- Born: c. 1947 Trinidad and Tobago
- Died: 17 June 2003 (aged 56) Brooklyn, New York, United States
- Occupations: Professor; poet; singer; dancer; visual artist;
- Years active: 1966–2003
- Known for: Rapso, dance, founder of Something Positive
- Notable work: "Vision", "Ancestral Chant"

= Cheryl Byron =

Trinidad-born artist and cultural advocate (c. 1947–2003)

Cheryl Byron (c. 1947 – 17 June 2003) was a Trinidadian-born visual artist, dancer, singer and social and cultural advocate.

==Biography==
She started her studies in her native land, Trinidad and Tobago, where she also studied dance with Neville Shepard and acted with the Caribbean Theater Guild.

While on tour in New York City, her artwork won her a scholarship to the New School University, where she studied fine art. Byron then obtained Bachelor of Arts and Master of Arts degrees in English from City College (CUNY) while maintaining her professional life, including becoming in 1976 the first woman to perform her own original brand of poetry in a calypso tent in Trinidad.

Byron was a pioneering performer of rapso and dub poetry. Considered the "Mother of Rapso", she was inspired by the artistry of Lancelot "Kebu" Lane. According to Rhythms of the Afro-Atlantic World: Rituals and Remembrances by Mamadou Diouf, "Cheryl Byron's poetic performances made visible by the female acts of anticolonial resistance that were carried out in religious and spiritual practice." She studied dance with Pearl Primus and became a member of the Primus Borde Earth Theater. She then became Primus' special assistant, accompanying her on her numerous teaching and choreography assignments, including with the Alvin Ailey American Dance Theater.

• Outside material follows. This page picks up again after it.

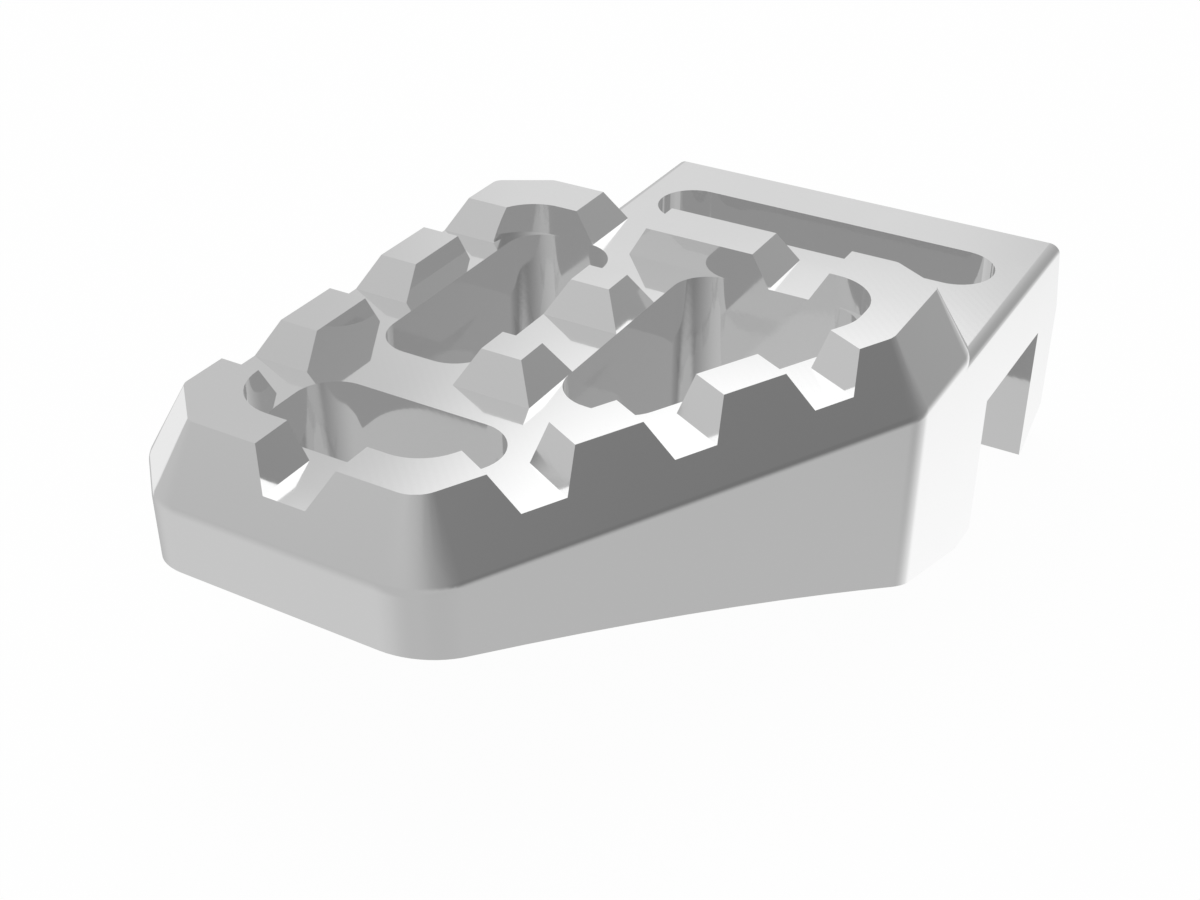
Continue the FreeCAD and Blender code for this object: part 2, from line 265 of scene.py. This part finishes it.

Byron performed on national and international stages. Her talent took her to such places as Canada, Guyana, Barbados, Jamaica, London, Kenya, and Nigeria. She was an ordained Reverend Mother in the Spiritual Baptist faith, and a professor at Medgar Evers College and the College of New Rochelle in Brooklyn, New York. She also taught at City College, and New York City Technical College. Byron played one of the lead roles in the PBS film Homecoming, became a published poet in an anthology of poetry, Woman Rise, and was a featured artist on an album of dub poetry, Womantalk, on Heartbeat Records.

Byron founded Something Positive, a New York City-based performing arts and education organization dedicated to preserving the art and culture of the African Diaspora and its cross-cultural influences. Established in 1981, the ensemble of dancers, singers and musicians performs an original repertoire both nationally and internationally. Something Positive is under the Artistic Direction of Michael Manswell.

Cheryl Byron died in New York at the age of 56. Something Positive released VISION, a compilation of Byron's music, in 2012.